** START **

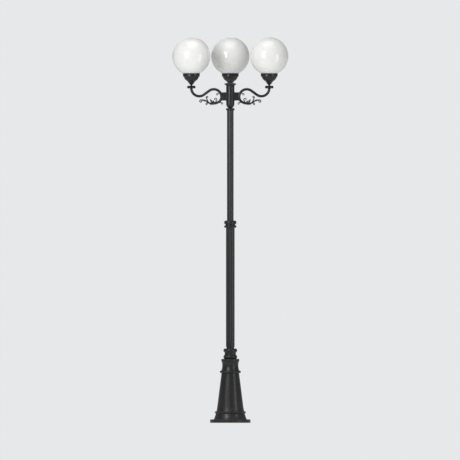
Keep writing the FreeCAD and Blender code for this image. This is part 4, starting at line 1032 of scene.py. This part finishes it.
class LAMPPOST_OT_stage(bpy.types.Operator):
    """Make the floor, the lights and the camera"""

    bl_idname = "lamp_post.stage"
    bl_label = "Stage"

    def execute(self, context):
        self.floor()
        self.world(context.scene)
        self.lights()
        self.camera(context.scene)
        context.scene.view_settings.view_transform = "Standard"
        return {"FINISHED"}

    def floor(self):
        """A pale floor so wide that its edge stays out of sight."""
        half_width = 60.0
        bm = bmesh.new()
        bmesh.ops.create_grid(bm, x_segments=1, y_segments=1, size=half_width)
        floor = placed("floor", meshed("floor", bm))
        finish = Finish("floor", 0.85, Emission_Color=BACKDROP, Emission_Strength=0.22)
        cloud = finish.noise(0.8, 3.0, 0.5)
        finish.set("Base Color", finish.blend(cloud, (0.80, 0.80, 0.79), (0.76, 0.76, 0.755)))
        floor.data.materials.append(finish.material)

    def world(self, scene):
        """A pale backdrop for the camera that lights the post only softly."""
        world = bpy.data.worlds.new("studio")
        world.use_nodes = True
        tree = world.node_tree
        background = tree.nodes["Background"]
        background.inputs["Color"].default_value = (*BACKDROP, 1.0)
        seen = tree.nodes.new("ShaderNodeLightPath").outputs["Is Camera Ray"]
        strength = tree.nodes.new("ShaderNodeMapRange")
        strength.inputs["To Min"].default_value = 0.30
        strength.inputs["To Max"].default_value = 0.86
        tree.links.new(seen, strength.inputs["Value"])
        tree.links.new(strength.outputs["Result"], background.inputs["Strength"])
        scene.world = world

    def lights(self):
        """Four wide lamps, all aimed at the middle of the post."""
        target = Vector((0.0, 0.0, 1.7))
        for name, place, width, height, power in (
                ("key_light", (-2.6, -4.2, 3.6), 1.6, 3.2, 135.0),
                ("fill_light", (3.8, -3.0, 2.0), 0.8, 3.6, 45.0),
                ("rim_light", (-1.2, 4.6, 4.4), 3.2, 2.4, 12.0),
                ("top_light", (0.0, -0.6, 5.6), 2.4, 2.4, 34.0)):
            lamp = bpy.data.lights.new(name, "AREA")
            lamp.shape = "RECTANGLE"
            lamp.size = width
            lamp.size_y = height
            lamp.energy = power
            light = placed(name, lamp)
            light.location = place
            aim = target - Vector(place)
            light.rotation_mode = "QUATERNION"
            light.rotation_quaternion = aim.to_track_quat("-Z", "Y")

    def camera(self, scene):
        """A level view from the front with parallel rays, as an elevation is drawn."""
        frame_pixels = 460.0
        metres_per_pixel = 0.007884
        axis_pixel = 230.3
        ground_pixel = 422.84
        data = bpy.data.cameras.new("camera")
        data.type = "ORTHO"
        data.ortho_scale = frame_pixels * metres_per_pixel
        data.clip_end = 60.0
        camera = bpy.data.objects.new("camera", data)
        scene.collection.objects.link(camera)
        camera.location = ((frame_pixels / 2 - axis_pixel) * metres_per_pixel, -8.0,
                           (ground_pixel - frame_pixels / 2) * metres_per_pixel)
        camera.rotation_mode = "QUATERNION"
        camera.rotation_quaternion = Vector((0.0, 1.0, 0.0)).to_track_quat("-Z", "Y")
        scene.camera = camera


OPERATORS = (LAMPPOST_OT_finishes, LAMPPOST_OT_globes, LAMPPOST_OT_sprays, LAMPPOST_OT_calyxes,
             LAMPPOST_OT_tips, LAMPPOST_OT_turned, LAMPPOST_OT_castings, LAMPPOST_OT_lamps,
             LAMPPOST_OT_screws, LAMPPOST_OT_stage)


class LAMPPOST_PT_panel(bpy.types.Panel):
    """Lists the steps that dress the lamp post"""

    bl_idname = "LAMPPOST_PT_panel"
    bl_label = "Lamp Post"
    bl_space_type = "VIEW_3D"
    bl_region_type = "UI"
    bl_category = "Lamp Post"

    def draw(self, context):
        for operator in OPERATORS:
            self.layout.operator(operator.bl_idname)


CLASSES = (LampPostSizes, LampPostColours) + OPERATORS + (LAMPPOST_PT_panel,)


def register():
    for cls in CLASSES:
        bpy.utils.register_class(cls)
    bpy.types.Scene.lamp_post_sizes = PointerProperty(type=LampPostSizes)
    bpy.types.Scene.lamp_post_colours = PointerProperty(type=LampPostColours)


def unregister():
    del bpy.types.Scene.lamp_post_colours
    del bpy.types.Scene.lamp_post_sizes
    for cls in reversed(CLASSES):
        bpy.utils.unregister_class(cls)


def main():
    register()
    for operator in OPERATORS:
        group, name = operator.bl_idname.split(".")
        getattr(getattr(bpy.ops, group), name)()


if __name__ == "__main__":
    main()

** END **

• [PROBLEM STATEMENT] Return the lines above exactly, keeping every word.

• [RESPONSE TO THIS TASK]
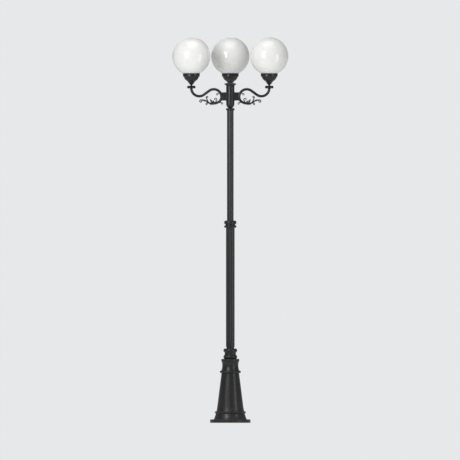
Keep writing the FreeCAD and Blender code for this image. This is part 4, starting at line 1032 of scene.py. This part finishes it.
class LAMPPOST_OT_stage(bpy.types.Operator):
    """Make the floor, the lights and the camera"""

    bl_idname = "lamp_post.stage"
    bl_label = "Stage"

    def execute(self, context):
        self.floor()
        self.world(context.scene)
        self.lights()
        self.camera(context.scene)
        context.scene.view_settings.view_transform = "Standard"
        return {"FINISHED"}

    def floor(self):
        """A pale floor so wide that its edge stays out of sight."""
        half_width = 60.0
        bm = bmesh.new()
        bmesh.ops.create_grid(bm, x_segments=1, y_segments=1, size=half_width)
        floor = placed("floor", meshed("floor", bm))
        finish = Finish("floor", 0.85, Emission_Color=BACKDROP, Emission_Strength=0.22)
        cloud = finish.noise(0.8, 3.0, 0.5)
        finish.set("Base Color", finish.blend(cloud, (0.80, 0.80, 0.79), (0.76, 0.76, 0.755)))
        floor.data.materials.append(finish.material)

    def world(self, scene):
        """A pale backdrop for the camera that lights the post only softly."""
        world = bpy.data.worlds.new("studio")
        world.use_nodes = True
        tree = world.node_tree
        background = tree.nodes["Background"]
        background.inputs["Color"].default_value = (*BACKDROP, 1.0)
        seen = tree.nodes.new("ShaderNodeLightPath").outputs["Is Camera Ray"]
        strength = tree.nodes.new("ShaderNodeMapRange")
        strength.inputs["To Min"].default_value = 0.30
        strength.inputs["To Max"].default_value = 0.86
        tree.links.new(seen, strength.inputs["Value"])
        tree.links.new(strength.outputs["Result"], background.inputs["Strength"])
        scene.world = world

    def lights(self):
        """Four wide lamps, all aimed at the middle of the post."""
        target = Vector((0.0, 0.0, 1.7))
        for name, place, width, height, power in (
                ("key_light", (-2.6, -4.2, 3.6), 1.6, 3.2, 135.0),
                ("fill_light", (3.8, -3.0, 2.0), 0.8, 3.6, 45.0),
                ("rim_light", (-1.2, 4.6, 4.4), 3.2, 2.4, 12.0),
                ("top_light", (0.0, -0.6, 5.6), 2.4, 2.4, 34.0)):
            lamp = bpy.data.lights.new(name, "AREA")
            lamp.shape = "RECTANGLE"
            lamp.size = width
            lamp.size_y = height
            lamp.energy = power
            light = placed(name, lamp)
            light.location = place
            aim = target - Vector(place)
            light.rotation_mode = "QUATERNION"
            light.rotation_quaternion = aim.to_track_quat("-Z", "Y")

    def camera(self, scene):
        """A level view from the front with parallel rays, as an elevation is drawn."""
        frame_pixels = 460.0
        metres_per_pixel = 0.007884
        axis_pixel = 230.3
        ground_pixel = 422.84
        data = bpy.data.cameras.new("camera")
        data.type = "ORTHO"
        data.ortho_scale = frame_pixels * metres_per_pixel
        data.clip_end = 60.0
        camera = bpy.data.objects.new("camera", data)
        scene.collection.objects.link(camera)
        camera.location = ((frame_pixels / 2 - axis_pixel) * metres_per_pixel, -8.0,
                           (ground_pixel - frame_pixels / 2) * metres_per_pixel)
        camera.rotation_mode = "QUATERNION"
        camera.rotation_quaternion = Vector((0.0, 1.0, 0.0)).to_track_quat("-Z", "Y")
        scene.camera = camera


OPERATORS = (LAMPPOST_OT_finishes, LAMPPOST_OT_globes, LAMPPOST_OT_sprays, LAMPPOST_OT_calyxes,
             LAMPPOST_OT_tips, LAMPPOST_OT_turned, LAMPPOST_OT_castings, LAMPPOST_OT_lamps,
             LAMPPOST_OT_screws, LAMPPOST_OT_stage)


class LAMPPOST_PT_panel(bpy.types.Panel):
    """Lists the steps that dress the lamp post"""

    bl_idname = "LAMPPOST_PT_panel"
    bl_label = "Lamp Post"
    bl_space_type = "VIEW_3D"
    bl_region_type = "UI"
    bl_category = "Lamp Post"

    def draw(self, context):
        for operator in OPERATORS:
            self.layout.operator(operator.bl_idname)


CLASSES = (LampPostSizes, LampPostColours) + OPERATORS + (LAMPPOST_PT_panel,)


def register():
    for cls in CLASSES:
        bpy.utils.register_class(cls)
    bpy.types.Scene.lamp_post_sizes = PointerProperty(type=LampPostSizes)
    bpy.types.Scene.lamp_post_colours = PointerProperty(type=LampPostColours)


def unregister():
    del bpy.types.Scene.lamp_post_colours
    del bpy.types.Scene.lamp_post_sizes
    for cls in reversed(CLASSES):
        bpy.utils.unregister_class(cls)


def main():
    register()
    for operator in OPERATORS:
        group, name = operator.bl_idname.split(".")
        getattr(getattr(bpy.ops, group), name)()


if __name__ == "__main__":
    main()